Modeling code records
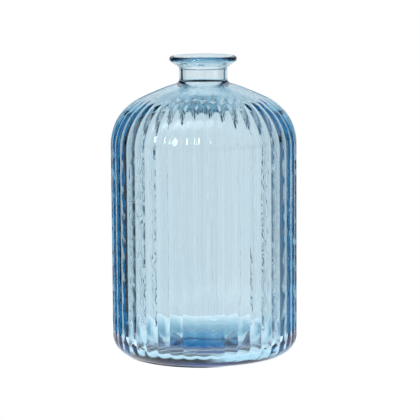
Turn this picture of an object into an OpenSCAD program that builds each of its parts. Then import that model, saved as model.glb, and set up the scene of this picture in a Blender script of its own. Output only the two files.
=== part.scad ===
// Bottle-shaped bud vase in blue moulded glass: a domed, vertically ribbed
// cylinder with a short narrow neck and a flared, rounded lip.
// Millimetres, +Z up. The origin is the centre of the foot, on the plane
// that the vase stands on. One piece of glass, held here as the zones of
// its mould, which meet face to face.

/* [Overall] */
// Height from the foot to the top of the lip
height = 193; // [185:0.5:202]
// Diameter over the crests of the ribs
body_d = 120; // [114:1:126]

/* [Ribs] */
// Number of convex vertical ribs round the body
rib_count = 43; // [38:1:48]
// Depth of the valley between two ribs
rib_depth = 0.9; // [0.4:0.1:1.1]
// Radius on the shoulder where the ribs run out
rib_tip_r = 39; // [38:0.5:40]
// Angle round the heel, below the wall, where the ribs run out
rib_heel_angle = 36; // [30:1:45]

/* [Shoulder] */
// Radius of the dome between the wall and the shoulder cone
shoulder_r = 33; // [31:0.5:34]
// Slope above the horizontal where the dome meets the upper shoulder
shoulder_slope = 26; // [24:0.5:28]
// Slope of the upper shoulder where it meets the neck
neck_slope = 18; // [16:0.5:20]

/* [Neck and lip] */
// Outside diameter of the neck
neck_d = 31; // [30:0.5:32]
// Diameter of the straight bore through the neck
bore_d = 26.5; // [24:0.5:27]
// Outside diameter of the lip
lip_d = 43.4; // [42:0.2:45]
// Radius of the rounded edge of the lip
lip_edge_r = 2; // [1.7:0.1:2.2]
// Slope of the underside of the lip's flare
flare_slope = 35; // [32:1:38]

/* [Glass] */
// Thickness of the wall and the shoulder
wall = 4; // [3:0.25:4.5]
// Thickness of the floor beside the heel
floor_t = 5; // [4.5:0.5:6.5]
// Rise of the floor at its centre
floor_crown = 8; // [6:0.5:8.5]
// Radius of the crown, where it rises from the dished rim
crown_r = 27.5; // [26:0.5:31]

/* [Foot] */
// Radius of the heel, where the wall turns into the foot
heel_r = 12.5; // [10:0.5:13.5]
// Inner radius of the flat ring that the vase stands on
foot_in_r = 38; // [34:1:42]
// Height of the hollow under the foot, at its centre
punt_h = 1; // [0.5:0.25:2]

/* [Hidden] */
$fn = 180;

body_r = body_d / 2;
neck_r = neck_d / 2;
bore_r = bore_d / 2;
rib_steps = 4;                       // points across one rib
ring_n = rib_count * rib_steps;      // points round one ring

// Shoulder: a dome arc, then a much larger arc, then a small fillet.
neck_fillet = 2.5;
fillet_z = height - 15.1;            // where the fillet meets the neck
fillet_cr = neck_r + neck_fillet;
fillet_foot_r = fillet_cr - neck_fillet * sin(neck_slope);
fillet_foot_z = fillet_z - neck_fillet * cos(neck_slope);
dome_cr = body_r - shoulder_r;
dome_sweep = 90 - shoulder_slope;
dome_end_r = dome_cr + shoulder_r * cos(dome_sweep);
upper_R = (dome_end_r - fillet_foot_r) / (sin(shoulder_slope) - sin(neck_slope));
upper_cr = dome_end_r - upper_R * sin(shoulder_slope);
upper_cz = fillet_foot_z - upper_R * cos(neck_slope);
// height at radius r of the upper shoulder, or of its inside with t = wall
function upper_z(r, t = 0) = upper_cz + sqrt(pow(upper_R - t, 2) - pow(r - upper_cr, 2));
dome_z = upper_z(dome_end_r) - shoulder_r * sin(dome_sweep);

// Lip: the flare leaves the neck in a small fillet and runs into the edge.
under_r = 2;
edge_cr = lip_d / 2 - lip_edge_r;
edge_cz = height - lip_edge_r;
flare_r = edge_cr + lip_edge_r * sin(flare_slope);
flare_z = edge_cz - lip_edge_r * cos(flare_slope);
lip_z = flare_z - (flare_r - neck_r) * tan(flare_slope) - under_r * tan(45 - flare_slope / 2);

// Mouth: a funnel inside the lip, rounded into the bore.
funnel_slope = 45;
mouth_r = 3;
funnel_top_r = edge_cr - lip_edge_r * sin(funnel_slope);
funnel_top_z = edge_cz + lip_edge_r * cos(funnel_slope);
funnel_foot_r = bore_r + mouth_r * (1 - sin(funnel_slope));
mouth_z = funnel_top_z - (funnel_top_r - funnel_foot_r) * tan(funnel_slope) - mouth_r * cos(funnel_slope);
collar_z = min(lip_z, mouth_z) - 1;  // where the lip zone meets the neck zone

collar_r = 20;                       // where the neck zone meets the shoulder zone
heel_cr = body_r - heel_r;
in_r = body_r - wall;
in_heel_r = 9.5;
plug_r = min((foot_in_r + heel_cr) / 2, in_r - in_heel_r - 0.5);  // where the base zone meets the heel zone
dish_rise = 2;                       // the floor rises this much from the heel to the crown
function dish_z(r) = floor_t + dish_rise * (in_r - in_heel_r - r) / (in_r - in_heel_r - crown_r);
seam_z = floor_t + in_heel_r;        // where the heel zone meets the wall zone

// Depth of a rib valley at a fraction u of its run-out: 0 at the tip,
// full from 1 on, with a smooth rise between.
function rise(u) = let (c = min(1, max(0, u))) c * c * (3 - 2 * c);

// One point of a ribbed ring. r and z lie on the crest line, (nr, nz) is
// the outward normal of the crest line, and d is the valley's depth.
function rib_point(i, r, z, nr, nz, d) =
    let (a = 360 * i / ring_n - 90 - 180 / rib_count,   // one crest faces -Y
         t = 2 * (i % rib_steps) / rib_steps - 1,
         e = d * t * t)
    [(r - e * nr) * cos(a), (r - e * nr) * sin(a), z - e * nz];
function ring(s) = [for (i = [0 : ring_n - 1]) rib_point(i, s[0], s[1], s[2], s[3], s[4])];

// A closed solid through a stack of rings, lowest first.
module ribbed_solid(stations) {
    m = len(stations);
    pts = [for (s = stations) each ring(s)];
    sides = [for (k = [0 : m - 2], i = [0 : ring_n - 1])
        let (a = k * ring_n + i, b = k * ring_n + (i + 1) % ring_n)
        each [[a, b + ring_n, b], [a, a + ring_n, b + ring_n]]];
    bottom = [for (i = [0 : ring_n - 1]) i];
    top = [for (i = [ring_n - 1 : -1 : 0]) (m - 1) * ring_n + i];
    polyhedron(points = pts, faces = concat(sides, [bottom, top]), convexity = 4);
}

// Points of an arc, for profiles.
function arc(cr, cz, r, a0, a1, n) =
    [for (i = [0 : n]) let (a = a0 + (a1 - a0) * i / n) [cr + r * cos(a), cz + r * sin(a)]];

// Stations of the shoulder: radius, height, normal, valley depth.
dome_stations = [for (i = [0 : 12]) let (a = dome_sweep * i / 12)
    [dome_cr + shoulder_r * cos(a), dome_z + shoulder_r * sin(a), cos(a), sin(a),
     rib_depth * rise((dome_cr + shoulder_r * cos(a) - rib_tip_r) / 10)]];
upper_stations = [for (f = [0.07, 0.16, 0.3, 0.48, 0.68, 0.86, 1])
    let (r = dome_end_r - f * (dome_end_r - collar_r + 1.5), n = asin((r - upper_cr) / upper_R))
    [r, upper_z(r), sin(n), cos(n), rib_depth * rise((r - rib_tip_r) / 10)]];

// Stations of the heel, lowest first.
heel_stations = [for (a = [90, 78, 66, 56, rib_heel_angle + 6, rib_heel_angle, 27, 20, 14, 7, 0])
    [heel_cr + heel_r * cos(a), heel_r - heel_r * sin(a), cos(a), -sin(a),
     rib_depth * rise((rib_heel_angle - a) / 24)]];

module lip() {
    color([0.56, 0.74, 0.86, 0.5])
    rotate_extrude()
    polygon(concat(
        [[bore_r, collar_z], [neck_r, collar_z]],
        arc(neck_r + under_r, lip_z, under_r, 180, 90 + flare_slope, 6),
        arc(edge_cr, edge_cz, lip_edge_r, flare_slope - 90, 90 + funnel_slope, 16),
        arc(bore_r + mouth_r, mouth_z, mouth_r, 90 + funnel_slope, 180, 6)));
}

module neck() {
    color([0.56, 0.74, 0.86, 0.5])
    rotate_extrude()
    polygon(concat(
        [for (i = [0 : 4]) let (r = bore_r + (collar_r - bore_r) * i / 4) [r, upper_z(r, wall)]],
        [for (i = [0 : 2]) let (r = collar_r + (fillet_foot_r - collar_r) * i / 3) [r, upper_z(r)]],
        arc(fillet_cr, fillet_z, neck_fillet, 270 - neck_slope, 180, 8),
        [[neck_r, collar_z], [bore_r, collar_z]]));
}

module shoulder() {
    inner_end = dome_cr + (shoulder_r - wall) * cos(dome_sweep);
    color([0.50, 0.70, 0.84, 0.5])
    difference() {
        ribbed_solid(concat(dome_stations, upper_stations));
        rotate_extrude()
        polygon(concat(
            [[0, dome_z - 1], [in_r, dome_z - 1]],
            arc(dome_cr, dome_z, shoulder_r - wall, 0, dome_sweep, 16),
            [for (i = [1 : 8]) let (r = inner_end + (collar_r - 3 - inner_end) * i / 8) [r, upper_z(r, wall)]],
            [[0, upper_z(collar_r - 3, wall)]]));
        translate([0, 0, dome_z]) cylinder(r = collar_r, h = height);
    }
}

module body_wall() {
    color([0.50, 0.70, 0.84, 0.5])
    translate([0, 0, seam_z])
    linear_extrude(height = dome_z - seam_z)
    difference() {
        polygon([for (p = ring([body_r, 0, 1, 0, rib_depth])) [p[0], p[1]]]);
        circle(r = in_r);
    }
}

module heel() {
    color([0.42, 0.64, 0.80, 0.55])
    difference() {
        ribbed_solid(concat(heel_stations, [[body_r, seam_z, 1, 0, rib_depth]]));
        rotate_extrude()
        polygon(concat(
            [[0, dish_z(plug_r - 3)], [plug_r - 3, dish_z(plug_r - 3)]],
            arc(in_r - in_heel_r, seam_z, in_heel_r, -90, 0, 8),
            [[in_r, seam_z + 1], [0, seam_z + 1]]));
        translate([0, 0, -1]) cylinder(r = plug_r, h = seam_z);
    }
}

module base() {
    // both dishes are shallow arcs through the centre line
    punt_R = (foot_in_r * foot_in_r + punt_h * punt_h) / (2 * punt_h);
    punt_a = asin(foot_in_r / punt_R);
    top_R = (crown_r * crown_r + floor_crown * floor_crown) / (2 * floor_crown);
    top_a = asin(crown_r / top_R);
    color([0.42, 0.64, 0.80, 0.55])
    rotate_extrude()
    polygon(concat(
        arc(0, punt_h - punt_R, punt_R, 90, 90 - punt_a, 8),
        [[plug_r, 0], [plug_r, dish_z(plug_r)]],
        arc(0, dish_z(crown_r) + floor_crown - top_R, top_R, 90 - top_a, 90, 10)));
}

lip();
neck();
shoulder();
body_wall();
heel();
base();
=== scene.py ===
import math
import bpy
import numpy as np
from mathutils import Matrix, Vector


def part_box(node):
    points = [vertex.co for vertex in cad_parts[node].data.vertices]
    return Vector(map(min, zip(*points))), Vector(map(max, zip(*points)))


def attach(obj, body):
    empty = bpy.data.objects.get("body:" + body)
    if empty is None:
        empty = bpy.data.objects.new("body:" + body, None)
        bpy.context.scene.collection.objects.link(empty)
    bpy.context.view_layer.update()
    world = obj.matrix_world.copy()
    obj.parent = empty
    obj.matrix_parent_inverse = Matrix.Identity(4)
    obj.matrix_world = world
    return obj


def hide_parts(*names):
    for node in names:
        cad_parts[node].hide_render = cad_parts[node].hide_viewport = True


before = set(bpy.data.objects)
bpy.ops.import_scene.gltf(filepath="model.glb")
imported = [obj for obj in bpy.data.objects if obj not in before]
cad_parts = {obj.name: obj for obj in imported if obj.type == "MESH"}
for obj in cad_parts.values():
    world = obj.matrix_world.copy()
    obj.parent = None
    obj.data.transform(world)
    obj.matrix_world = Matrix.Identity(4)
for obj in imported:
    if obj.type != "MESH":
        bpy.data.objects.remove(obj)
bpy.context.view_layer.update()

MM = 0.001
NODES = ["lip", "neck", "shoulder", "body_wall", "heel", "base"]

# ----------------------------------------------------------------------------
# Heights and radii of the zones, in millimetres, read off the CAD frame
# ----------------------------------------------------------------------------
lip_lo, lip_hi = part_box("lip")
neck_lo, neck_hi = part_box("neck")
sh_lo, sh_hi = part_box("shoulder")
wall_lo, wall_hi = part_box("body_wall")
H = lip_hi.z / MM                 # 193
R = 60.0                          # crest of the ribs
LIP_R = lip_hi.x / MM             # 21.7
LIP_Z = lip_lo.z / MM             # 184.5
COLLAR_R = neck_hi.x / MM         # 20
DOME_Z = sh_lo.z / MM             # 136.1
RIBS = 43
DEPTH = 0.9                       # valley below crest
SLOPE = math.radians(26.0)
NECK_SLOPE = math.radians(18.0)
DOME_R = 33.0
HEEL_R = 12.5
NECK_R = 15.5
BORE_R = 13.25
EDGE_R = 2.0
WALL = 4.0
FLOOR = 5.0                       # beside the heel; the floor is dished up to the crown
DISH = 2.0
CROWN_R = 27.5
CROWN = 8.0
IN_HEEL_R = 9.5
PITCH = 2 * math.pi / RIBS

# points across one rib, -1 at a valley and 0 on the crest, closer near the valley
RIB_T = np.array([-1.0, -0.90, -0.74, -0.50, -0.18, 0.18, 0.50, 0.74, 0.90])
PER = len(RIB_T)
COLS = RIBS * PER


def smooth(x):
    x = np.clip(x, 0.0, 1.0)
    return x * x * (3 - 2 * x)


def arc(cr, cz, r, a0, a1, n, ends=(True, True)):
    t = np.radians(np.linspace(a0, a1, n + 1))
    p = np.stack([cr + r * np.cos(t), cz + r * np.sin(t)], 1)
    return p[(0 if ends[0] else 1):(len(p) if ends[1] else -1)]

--

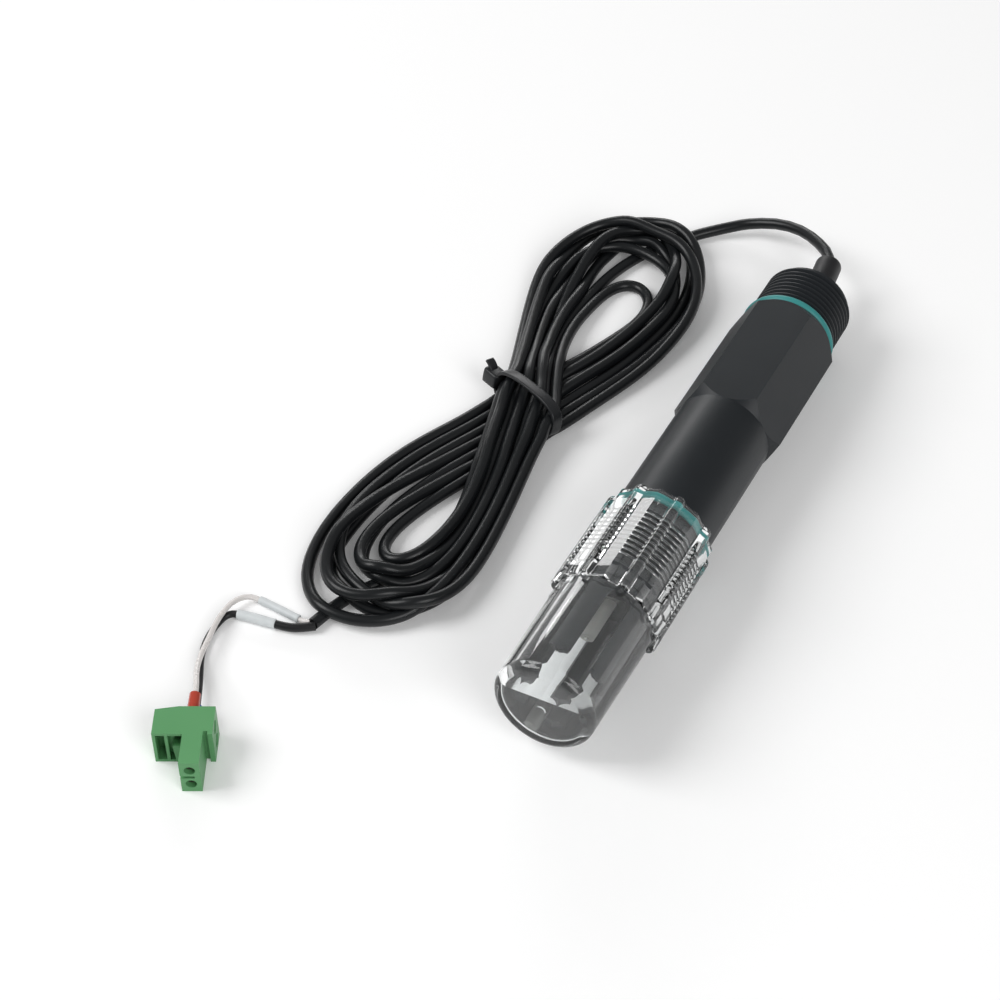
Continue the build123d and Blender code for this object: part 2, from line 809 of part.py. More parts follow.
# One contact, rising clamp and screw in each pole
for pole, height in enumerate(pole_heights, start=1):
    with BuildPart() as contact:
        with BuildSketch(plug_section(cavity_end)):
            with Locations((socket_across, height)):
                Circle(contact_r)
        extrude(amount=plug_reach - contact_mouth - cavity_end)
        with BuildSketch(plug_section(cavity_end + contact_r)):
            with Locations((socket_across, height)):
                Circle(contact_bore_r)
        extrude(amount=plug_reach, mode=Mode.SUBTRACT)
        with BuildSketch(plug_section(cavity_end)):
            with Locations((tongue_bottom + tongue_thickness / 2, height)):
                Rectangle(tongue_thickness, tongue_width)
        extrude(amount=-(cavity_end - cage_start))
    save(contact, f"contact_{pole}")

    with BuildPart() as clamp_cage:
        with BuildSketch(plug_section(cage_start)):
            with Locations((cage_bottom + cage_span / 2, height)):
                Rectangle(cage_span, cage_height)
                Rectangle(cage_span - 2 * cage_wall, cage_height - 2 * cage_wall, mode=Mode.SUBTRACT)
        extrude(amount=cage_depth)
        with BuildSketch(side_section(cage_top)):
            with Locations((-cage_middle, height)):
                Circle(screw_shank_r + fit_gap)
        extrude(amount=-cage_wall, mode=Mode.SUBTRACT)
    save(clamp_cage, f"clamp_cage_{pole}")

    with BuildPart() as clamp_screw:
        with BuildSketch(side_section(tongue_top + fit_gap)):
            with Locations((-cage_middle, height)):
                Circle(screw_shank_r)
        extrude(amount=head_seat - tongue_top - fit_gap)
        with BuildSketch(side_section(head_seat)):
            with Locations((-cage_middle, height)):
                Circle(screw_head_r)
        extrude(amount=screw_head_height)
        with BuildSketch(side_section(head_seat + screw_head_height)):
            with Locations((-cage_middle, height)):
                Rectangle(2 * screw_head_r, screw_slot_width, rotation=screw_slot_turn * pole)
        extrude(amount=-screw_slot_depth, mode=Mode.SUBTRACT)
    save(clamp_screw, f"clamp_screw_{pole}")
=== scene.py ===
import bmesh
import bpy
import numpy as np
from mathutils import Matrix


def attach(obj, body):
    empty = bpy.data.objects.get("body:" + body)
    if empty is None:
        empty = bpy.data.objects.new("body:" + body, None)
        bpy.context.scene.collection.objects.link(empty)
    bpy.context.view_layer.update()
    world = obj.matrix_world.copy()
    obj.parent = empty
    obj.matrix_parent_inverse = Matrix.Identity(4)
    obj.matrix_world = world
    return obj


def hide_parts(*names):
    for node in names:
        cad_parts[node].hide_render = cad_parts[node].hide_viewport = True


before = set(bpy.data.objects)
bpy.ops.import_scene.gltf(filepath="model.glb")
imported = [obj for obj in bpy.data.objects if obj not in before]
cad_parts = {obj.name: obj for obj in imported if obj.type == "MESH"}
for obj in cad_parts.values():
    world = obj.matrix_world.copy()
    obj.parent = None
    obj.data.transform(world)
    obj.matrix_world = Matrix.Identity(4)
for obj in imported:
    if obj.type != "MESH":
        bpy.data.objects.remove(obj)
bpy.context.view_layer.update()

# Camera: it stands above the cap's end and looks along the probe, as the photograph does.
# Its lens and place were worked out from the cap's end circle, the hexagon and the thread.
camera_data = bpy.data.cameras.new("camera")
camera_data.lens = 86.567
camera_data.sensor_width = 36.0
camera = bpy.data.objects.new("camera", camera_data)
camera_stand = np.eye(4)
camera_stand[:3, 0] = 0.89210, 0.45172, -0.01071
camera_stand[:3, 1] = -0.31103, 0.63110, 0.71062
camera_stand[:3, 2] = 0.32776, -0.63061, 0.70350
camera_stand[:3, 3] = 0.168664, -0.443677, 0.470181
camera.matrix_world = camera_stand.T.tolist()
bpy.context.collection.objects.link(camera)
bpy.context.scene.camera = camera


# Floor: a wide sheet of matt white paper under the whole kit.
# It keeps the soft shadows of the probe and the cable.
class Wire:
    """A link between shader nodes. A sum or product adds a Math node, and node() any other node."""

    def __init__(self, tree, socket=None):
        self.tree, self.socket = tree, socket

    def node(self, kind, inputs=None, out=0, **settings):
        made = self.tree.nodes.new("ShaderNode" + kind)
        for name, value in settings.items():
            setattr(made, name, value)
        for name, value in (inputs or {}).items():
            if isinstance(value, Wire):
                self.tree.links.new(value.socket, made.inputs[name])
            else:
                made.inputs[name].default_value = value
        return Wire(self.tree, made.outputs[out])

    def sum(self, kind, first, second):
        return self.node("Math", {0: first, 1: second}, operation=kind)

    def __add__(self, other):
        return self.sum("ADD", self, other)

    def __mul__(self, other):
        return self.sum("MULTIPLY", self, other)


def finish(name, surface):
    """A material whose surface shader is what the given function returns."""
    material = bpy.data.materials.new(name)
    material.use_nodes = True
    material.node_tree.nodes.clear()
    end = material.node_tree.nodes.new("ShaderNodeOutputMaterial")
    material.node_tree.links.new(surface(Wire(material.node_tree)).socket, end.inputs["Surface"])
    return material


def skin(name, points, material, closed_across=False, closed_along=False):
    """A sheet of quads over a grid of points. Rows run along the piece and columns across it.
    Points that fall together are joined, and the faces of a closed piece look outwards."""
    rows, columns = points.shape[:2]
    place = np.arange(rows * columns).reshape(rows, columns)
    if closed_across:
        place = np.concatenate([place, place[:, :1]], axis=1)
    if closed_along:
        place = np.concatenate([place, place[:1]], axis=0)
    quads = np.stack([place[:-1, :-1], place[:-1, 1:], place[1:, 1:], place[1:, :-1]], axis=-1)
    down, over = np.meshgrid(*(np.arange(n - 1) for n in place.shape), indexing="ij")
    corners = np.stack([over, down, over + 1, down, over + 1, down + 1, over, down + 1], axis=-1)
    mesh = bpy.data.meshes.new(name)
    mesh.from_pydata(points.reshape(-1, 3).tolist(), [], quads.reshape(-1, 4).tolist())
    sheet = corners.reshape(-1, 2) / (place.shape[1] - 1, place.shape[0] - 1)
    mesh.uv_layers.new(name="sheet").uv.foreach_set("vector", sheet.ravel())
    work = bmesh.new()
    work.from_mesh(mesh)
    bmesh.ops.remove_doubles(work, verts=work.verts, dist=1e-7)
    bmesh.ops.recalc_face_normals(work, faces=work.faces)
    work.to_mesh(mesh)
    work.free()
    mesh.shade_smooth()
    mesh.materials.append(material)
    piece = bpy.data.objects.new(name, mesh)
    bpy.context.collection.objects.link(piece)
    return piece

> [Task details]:
Only the lines from the one bearing "top_a = asin(crown_r / top_R);" through the one bearing "points = [vertex.co" should be repeated, exactly as given.

> [Response]:
    top_a = asin(crown_r / top_R);
    color([0.42, 0.64, 0.80, 0.55])
    rotate_extrude()
    polygon(concat(
        arc(0, punt_h - punt_R, punt_R, 90, 90 - punt_a, 8),
        [[plug_r, 0], [plug_r, dish_z(plug_r)]],
        arc(0, dish_z(crown_r) + floor_crown - top_R, top_R, 90 - top_a, 90, 10)));
}

lip();
neck();
shoulder();
body_wall();
heel();
base();
=== scene.py ===
import math
import bpy
import numpy as np
from mathutils import Matrix, Vector


def part_box(node):
    points = [vertex.co for vertex in cad_parts[node].data.vertices]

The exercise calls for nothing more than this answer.